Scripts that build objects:
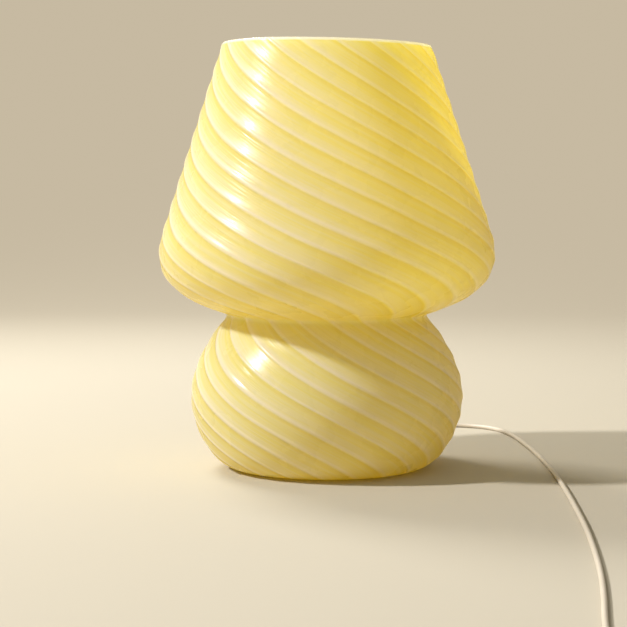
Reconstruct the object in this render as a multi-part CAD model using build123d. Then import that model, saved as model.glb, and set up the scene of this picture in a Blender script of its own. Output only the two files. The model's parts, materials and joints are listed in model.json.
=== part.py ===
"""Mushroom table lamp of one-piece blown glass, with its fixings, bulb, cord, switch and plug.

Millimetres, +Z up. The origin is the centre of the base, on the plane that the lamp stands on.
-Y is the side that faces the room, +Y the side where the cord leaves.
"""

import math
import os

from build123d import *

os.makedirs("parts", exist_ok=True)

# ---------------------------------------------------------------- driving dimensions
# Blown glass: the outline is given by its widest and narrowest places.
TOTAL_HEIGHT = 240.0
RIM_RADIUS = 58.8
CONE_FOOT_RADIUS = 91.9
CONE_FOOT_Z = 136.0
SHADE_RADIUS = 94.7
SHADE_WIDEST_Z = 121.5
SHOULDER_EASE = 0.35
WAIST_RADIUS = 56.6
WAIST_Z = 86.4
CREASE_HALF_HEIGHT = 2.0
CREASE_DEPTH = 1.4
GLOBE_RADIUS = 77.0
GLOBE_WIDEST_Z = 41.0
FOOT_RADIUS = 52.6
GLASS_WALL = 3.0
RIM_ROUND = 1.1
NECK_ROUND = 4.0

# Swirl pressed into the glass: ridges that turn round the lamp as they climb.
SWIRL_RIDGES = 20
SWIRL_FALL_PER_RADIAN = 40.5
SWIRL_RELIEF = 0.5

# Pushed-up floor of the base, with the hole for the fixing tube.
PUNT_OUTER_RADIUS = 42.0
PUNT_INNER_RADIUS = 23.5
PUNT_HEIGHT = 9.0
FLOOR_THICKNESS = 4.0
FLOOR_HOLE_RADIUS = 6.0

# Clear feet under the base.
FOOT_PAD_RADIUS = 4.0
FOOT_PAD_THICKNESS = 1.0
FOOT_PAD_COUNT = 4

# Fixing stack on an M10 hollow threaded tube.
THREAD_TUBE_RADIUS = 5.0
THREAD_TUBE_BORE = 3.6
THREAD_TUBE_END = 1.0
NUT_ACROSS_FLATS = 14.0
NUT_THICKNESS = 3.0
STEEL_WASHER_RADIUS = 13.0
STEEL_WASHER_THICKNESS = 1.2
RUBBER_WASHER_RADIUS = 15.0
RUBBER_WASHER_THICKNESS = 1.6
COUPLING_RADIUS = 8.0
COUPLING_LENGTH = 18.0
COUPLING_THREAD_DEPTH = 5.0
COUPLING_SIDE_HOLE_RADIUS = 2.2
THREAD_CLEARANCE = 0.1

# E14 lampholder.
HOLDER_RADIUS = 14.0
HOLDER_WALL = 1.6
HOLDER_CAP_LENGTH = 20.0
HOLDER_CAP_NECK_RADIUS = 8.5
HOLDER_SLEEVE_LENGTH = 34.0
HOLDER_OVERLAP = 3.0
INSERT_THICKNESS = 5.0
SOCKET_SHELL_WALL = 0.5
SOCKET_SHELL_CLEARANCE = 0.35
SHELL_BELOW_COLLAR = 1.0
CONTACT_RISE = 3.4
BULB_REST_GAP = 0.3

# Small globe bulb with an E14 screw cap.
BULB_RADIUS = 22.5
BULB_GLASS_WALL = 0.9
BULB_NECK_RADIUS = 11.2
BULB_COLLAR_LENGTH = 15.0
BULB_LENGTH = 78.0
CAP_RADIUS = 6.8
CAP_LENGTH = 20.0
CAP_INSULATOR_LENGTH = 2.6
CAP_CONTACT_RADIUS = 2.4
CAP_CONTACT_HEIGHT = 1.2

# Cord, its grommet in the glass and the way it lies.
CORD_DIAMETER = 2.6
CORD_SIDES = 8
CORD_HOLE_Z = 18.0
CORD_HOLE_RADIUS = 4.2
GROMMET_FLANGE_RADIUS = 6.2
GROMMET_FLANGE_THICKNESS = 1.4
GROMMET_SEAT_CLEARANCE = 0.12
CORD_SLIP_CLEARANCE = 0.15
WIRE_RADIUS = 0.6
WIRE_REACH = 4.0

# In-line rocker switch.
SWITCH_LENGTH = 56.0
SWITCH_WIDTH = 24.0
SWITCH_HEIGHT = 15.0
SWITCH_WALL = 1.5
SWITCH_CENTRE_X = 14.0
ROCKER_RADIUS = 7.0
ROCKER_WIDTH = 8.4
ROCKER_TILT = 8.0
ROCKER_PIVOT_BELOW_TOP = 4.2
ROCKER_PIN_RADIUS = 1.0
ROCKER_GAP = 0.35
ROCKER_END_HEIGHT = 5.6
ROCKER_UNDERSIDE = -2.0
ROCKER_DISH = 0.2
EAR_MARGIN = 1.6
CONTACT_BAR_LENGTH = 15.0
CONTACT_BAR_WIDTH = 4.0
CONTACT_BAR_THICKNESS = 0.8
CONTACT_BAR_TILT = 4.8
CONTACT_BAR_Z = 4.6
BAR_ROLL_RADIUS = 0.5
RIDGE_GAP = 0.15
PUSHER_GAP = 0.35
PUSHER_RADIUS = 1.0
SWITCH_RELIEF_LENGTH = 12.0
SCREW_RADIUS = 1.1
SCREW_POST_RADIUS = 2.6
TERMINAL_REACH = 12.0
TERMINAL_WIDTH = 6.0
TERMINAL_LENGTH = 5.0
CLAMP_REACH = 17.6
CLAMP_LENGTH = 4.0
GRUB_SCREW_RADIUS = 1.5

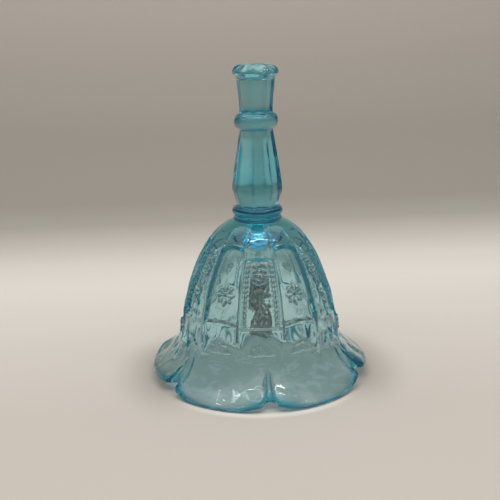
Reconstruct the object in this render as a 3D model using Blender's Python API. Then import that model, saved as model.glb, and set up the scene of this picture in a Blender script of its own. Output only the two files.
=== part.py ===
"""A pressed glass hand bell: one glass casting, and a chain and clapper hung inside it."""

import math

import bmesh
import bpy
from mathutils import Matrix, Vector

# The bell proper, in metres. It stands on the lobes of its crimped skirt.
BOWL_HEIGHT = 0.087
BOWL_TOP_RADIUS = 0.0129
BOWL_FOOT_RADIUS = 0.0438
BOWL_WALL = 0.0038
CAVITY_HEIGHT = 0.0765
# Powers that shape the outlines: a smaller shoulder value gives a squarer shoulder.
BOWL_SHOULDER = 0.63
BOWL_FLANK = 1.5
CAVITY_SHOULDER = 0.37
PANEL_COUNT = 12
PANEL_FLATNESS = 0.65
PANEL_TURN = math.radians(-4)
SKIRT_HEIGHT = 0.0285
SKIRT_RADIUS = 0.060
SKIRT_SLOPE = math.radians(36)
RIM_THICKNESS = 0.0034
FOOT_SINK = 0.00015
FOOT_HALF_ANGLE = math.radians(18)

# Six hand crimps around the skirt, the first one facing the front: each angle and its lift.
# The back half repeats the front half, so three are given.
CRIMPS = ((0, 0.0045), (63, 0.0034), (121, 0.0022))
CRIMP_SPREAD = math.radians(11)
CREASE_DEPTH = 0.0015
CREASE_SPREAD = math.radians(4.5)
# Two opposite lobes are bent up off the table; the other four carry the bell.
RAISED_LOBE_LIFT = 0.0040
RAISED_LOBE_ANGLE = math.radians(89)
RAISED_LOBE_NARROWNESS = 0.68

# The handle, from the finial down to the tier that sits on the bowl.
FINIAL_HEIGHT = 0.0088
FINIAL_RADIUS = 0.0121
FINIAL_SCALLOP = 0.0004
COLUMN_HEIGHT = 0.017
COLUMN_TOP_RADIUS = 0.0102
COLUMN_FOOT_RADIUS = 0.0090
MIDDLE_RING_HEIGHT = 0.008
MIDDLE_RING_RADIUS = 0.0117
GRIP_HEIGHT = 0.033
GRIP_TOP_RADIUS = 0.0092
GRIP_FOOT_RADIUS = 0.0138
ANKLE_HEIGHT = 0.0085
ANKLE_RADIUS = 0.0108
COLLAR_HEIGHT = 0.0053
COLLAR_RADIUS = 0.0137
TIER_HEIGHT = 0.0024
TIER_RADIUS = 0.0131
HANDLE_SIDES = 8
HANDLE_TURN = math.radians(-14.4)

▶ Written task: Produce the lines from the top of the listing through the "FOOT_PAD_COUNT = 4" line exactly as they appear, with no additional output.

▶ Reply to the exercise:
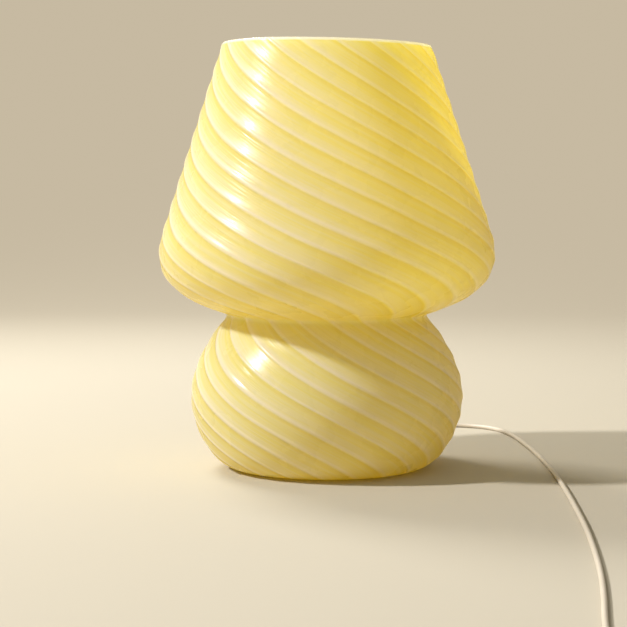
Reconstruct the object in this render as a multi-part CAD model using build123d. Then import that model, saved as model.glb, and set up the scene of this picture in a Blender script of its own. Output only the two files. The model's parts, materials and joints are listed in model.json.
=== part.py ===
"""Mushroom table lamp of one-piece blown glass, with its fixings, bulb, cord, switch and plug.

Millimetres, +Z up. The origin is the centre of the base, on the plane that the lamp stands on.
-Y is the side that faces the room, +Y the side where the cord leaves.
"""

import math
import os

from build123d import *

os.makedirs("parts", exist_ok=True)

# ---------------------------------------------------------------- driving dimensions
# Blown glass: the outline is given by its widest and narrowest places.
TOTAL_HEIGHT = 240.0
RIM_RADIUS = 58.8
CONE_FOOT_RADIUS = 91.9
CONE_FOOT_Z = 136.0
SHADE_RADIUS = 94.7
SHADE_WIDEST_Z = 121.5
SHOULDER_EASE = 0.35
WAIST_RADIUS = 56.6
WAIST_Z = 86.4
CREASE_HALF_HEIGHT = 2.0
CREASE_DEPTH = 1.4
GLOBE_RADIUS = 77.0
GLOBE_WIDEST_Z = 41.0
FOOT_RADIUS = 52.6
GLASS_WALL = 3.0
RIM_ROUND = 1.1
NECK_ROUND = 4.0

# Swirl pressed into the glass: ridges that turn round the lamp as they climb.
SWIRL_RIDGES = 20
SWIRL_FALL_PER_RADIAN = 40.5
SWIRL_RELIEF = 0.5

# Pushed-up floor of the base, with the hole for the fixing tube.
PUNT_OUTER_RADIUS = 42.0
PUNT_INNER_RADIUS = 23.5
PUNT_HEIGHT = 9.0
FLOOR_THICKNESS = 4.0
FLOOR_HOLE_RADIUS = 6.0

# Clear feet under the base.
FOOT_PAD_RADIUS = 4.0
FOOT_PAD_THICKNESS = 1.0
FOOT_PAD_COUNT = 4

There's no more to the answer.